Senator Leahy on Bilski - "it's time for Congress to act" on patent reform - grellas
http://leahy.senate.gov/press/press_releases/release/?id=9577014F-32D2-41A8-B189-AC07D86CC336

======
schwit
Follow the money:
[http://www.opensecrets.org/politicians/summary.php?cid=N0000...](http://www.opensecrets.org/politicians/summary.php?cid=N00009918)

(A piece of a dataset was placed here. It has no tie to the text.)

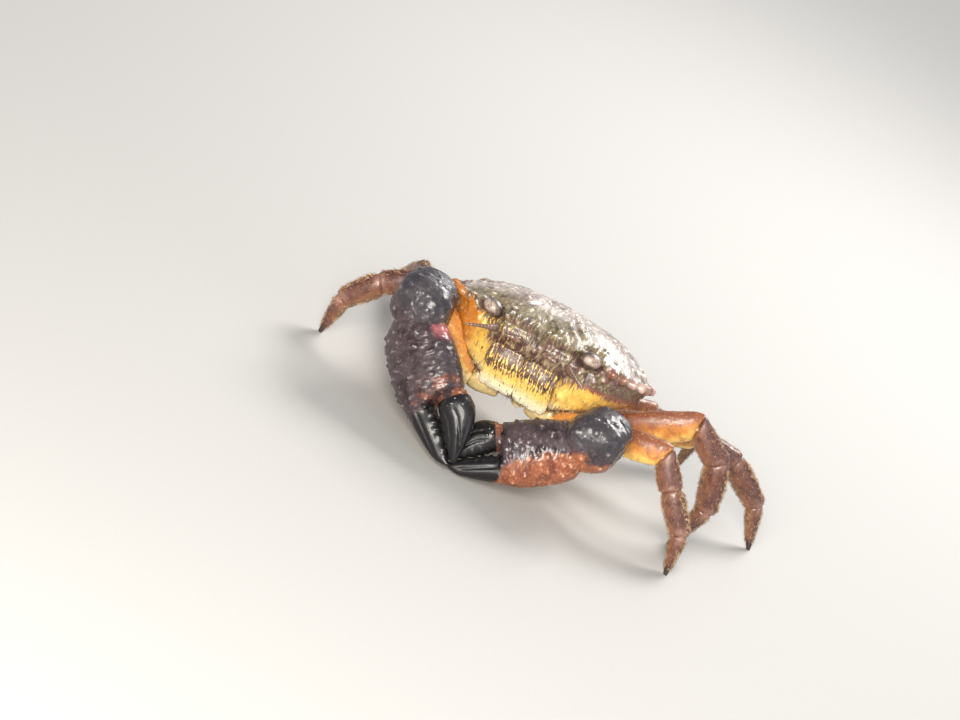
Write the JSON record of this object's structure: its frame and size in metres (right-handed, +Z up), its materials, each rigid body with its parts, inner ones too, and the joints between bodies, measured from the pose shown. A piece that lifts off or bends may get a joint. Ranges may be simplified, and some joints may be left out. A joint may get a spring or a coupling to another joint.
{
  "type": "warty shore crab",
  "caption": "Life-size still model of a warty shore crab crouching on its toes, heavy black-tipped claws folded in front of its face.",
  "frame": {"origin": "on the floor, under the middle of the model's bounding box", "axes": "+Z up; the crab faces -Y, so its left side is towards +X"},
  "size_m": [0.1536, 0.1401, 0.0507],
  "materials": {
    "shell": "satin shell, mottled grey, mauve and olive, wet highlights",
    "claw": "grainy satin shell, purple grey above and red brown below",
    "finger": "smooth glossy black",
    "merus": "satin, orange and yellow with a red brown upper edge",
    "leg": "satin, red brown with pale hairs",
    "belly": "satin, pale cream to yellow",
    "mouth": "satin, yellow and brown",
    "eyestalk": "satin, mottled brown",
    "eye": "clear gloss over a dark ring and a pale middle"
  },
  "bodies": {
    "root": {"abdomen": "belly", "carapace": "shell", "left_1_carpus": "leg", "left_1_dactyl": "leg", "left_1_merus": "merus", "left_1_propodus": "leg", "left_2_carpus": "leg", "left_2_dactyl": "leg", "left_2_merus": "merus", "left_2_propodus": "leg", "left_3_carpus": "leg", "left_3_dactyl": "leg", "left_3_merus": "merus", "left_3_propodus": "leg", "left_4_carpus": "leg", "left_4_dactyl": "leg", "left_4_merus": "merus", "left_4_propodus": "leg", "left_antenna": "mouth", "left_antennule": "mouth", "left_claw_carpus": "claw", "left_claw_finger": "finger", "left_claw_merus": "merus", "left_claw_palm": "claw", "left_eye": "eye", "left_eyestalk": "eyestalk", "left_maxilliped": "mouth", "right_1_carpus": "leg", "right_1_dactyl": "leg", "right_1_merus": "merus", "right_1_propodus": "leg", "right_2_carpus": "leg", "right_2_dactyl": "leg", "right_2_merus": "merus", "right_2_propodus": "leg", "right_3_carpus": "leg", "right_3_dactyl": "leg", "right_3_merus": "merus", "right_3_propodus": "leg", "right_4_carpus": "leg", "right_4_dactyl": "leg", "right_4_merus": "merus", "right_4_propodus": "leg", "right_antenna": "mouth", "right_antennule": "mouth", "right_claw_carpus": "claw", "right_claw_finger": "finger", "right_claw_merus": "merus", "right_claw_palm": "claw", "right_eye": "eye", "right_eyestalk": "eyestalk", "right_maxilliped": "mouth", "thorax": "belly"}
  },
  "joints": []
}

He gets lots of money from those that would benefit from broader patents.

------
sammyo
If just the folks reading this forum were to write a snailmail letter to their
congressman it would likely have a significant effect. The value of a non-
form/non-crazy-rant letter is something like ntimes greater than an email, n
being somewhere over 50.

------
anamax
"reform" is often code for "we didn't screw it up enough last time". Other
times it's code for "we're hungry and they haven't fed us recently".

------
russell
Patent reform would be best, but just changing the incentive system would do a
world of good. IIRC the patent office is funded partly by fees, giving it
motivation to quickly grant patents. Declining patents throws a monkey wrench
into the revenue stream. Examiners get lower evaluations if they do too much
of this. Fix it by changing the funding, fining for denied claims. Give bonus
points to examiners who deny patents/claims.

Citations needed: jump in if you have fresher knowledge.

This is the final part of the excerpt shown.